## BEGIN DATA LINES
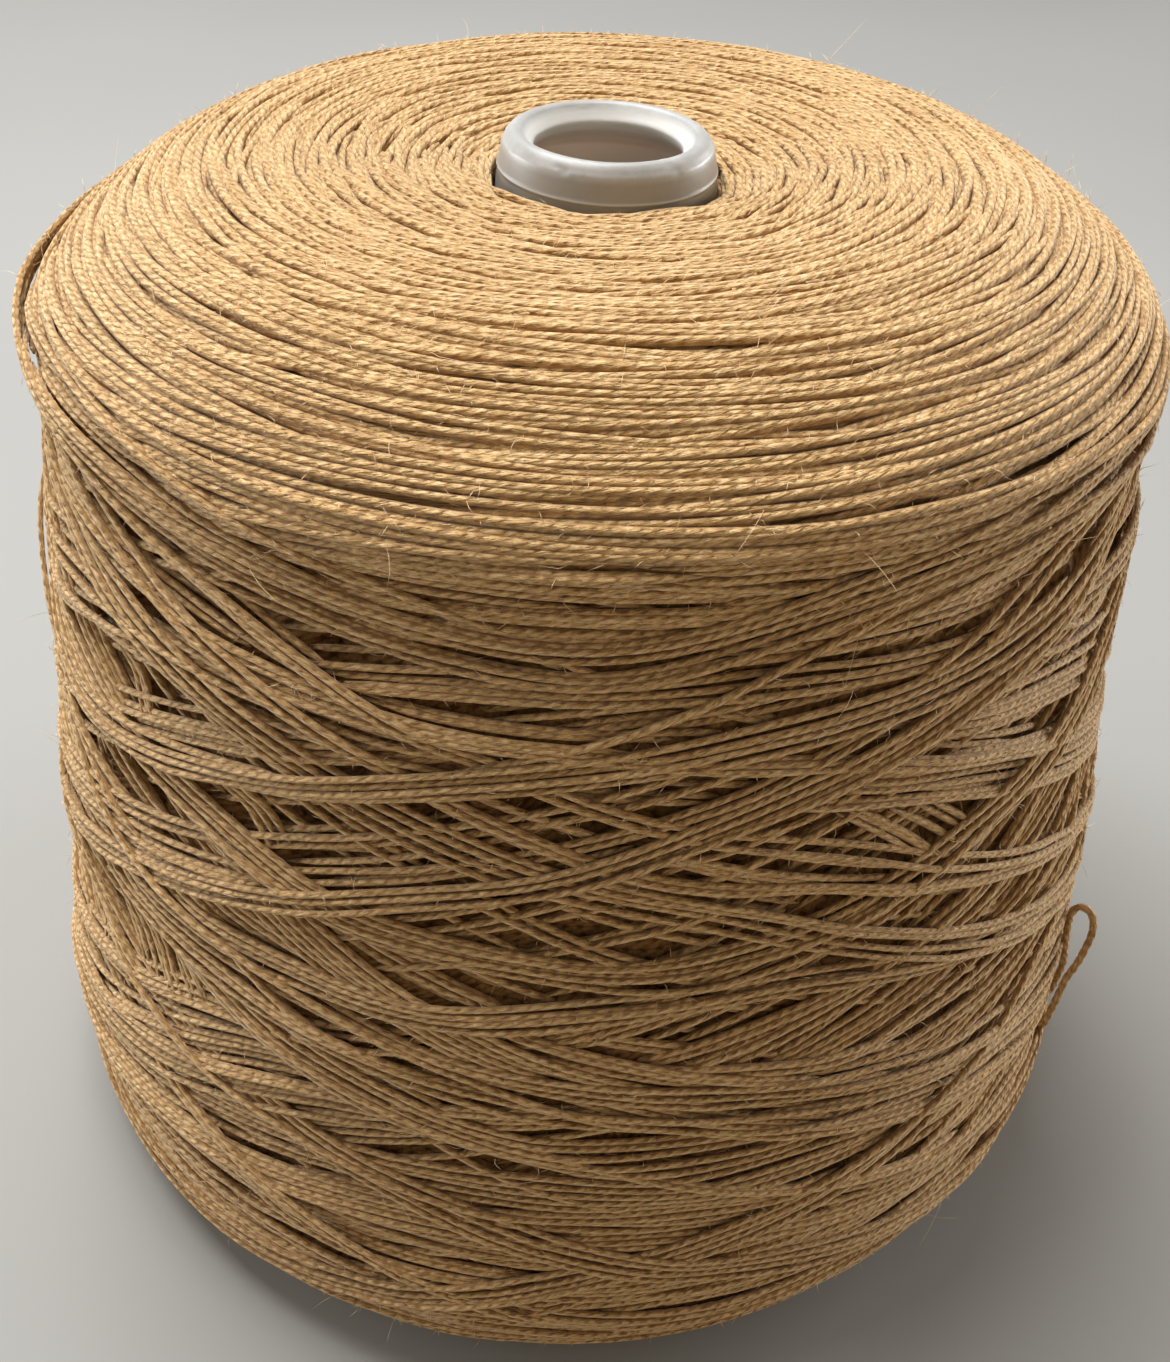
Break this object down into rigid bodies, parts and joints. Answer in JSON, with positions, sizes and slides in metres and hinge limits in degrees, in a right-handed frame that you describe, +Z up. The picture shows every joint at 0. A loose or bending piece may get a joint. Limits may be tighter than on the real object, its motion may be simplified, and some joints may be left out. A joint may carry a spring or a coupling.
{
  "type": "cone of yarn",
  "caption": "Large cone of soft two-ply camel-coloured yarn, cross-wound with a domed top on a hollow tapered plastic core.",
  "frame": {"origin": "on the cone's axis, in the plane of the plastic cone's base ring, on which it stands", "axes": "+Z up along the cone's axis towards its nose; -Y is the side that faces the viewer; +X is the side with the slack loop of yarn"},
  "size_m": [0.1888, 0.1887, 0.17],
  "materials": {
    "core_plastic": "frosted translucent white polypropylene",
    "yarn": "soft woollen two-ply yarn, slightly fuzzy"
  },
  "bodies": {
    "root": {"core": "core_plastic", "winding": "yarn", "loose_loop": "yarn"}
  },
  "joints": []
}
## END DATA LINES
Emit the full listing verbatim.

> [EXERCISE RESULT]
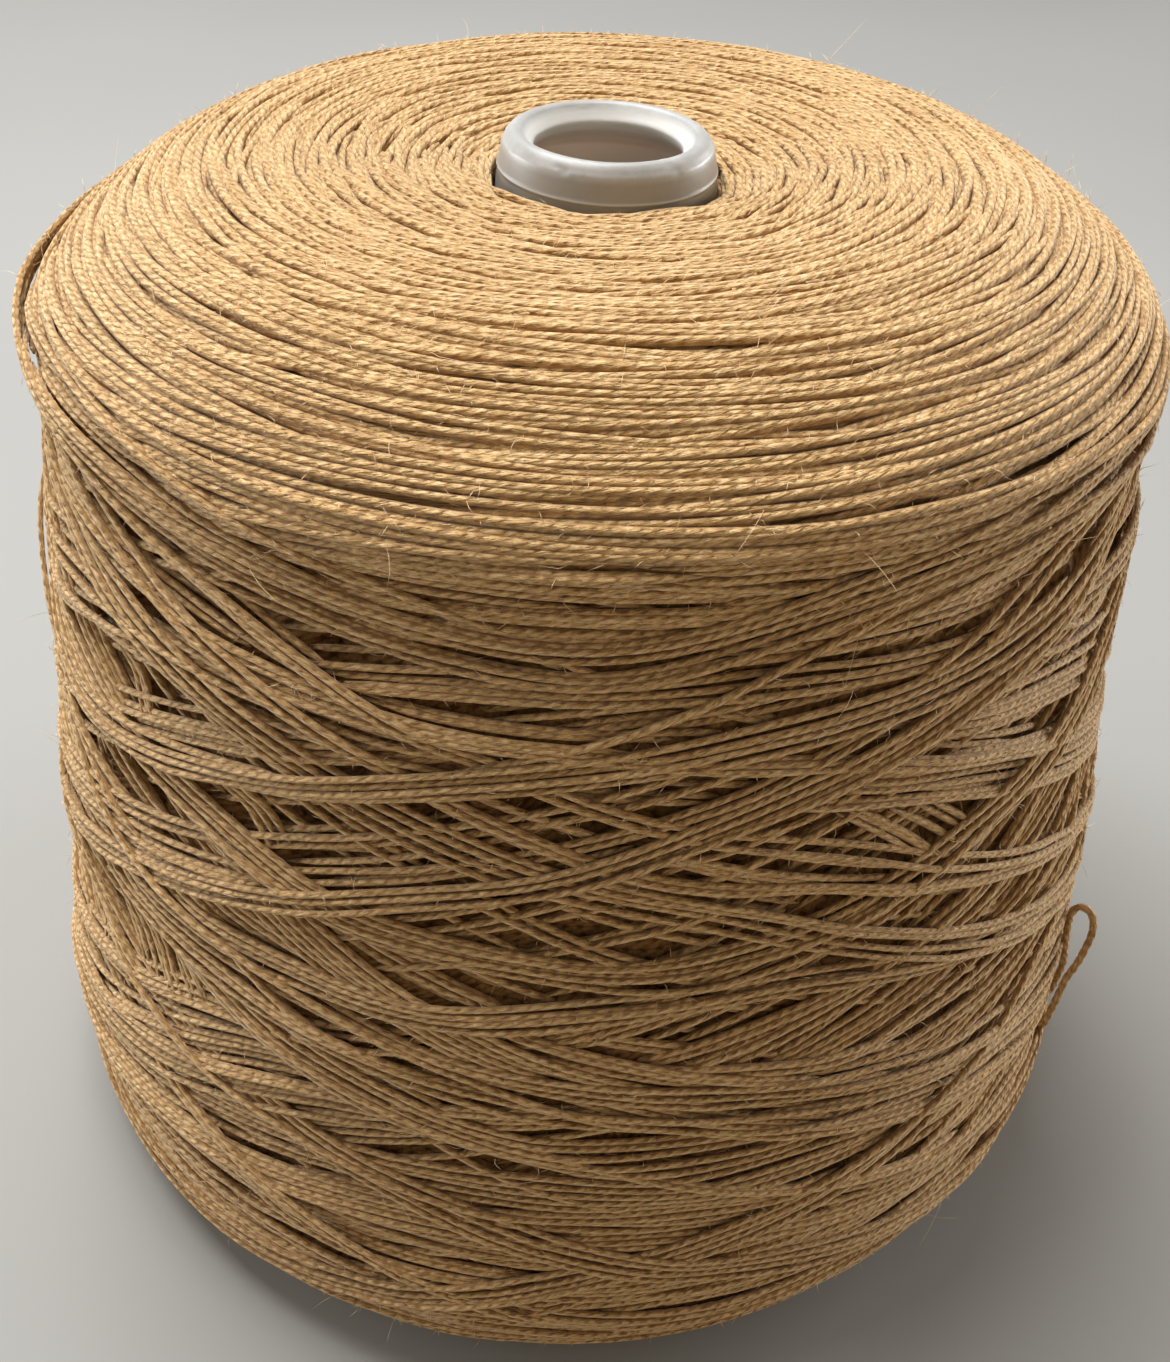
Break this object down into rigid bodies, parts and joints. Answer in JSON, with positions, sizes and slides in metres and hinge limits in degrees, in a right-handed frame that you describe, +Z up. The picture shows every joint at 0. A loose or bending piece may get a joint. Limits may be tighter than on the real object, its motion may be simplified, and some joints may be left out. A joint may carry a spring or a coupling.
{
  "type": "cone of yarn",
  "caption": "Large cone of soft two-ply camel-coloured yarn, cross-wound with a domed top on a hollow tapered plastic core.",
  "frame": {"origin": "on the cone's axis, in the plane of the plastic cone's base ring, on which it stands", "axes": "+Z up along the cone's axis towards its nose; -Y is the side that faces the viewer; +X is the side with the slack loop of yarn"},
  "size_m": [0.1888, 0.1887, 0.17],
  "materials": {
    "core_plastic": "frosted translucent white polypropylene",
    "yarn": "soft woollen two-ply yarn, slightly fuzzy"
  },
  "bodies": {
    "root": {"core": "core_plastic", "winding": "yarn", "loose_loop": "yarn"}
  },
  "joints": []
}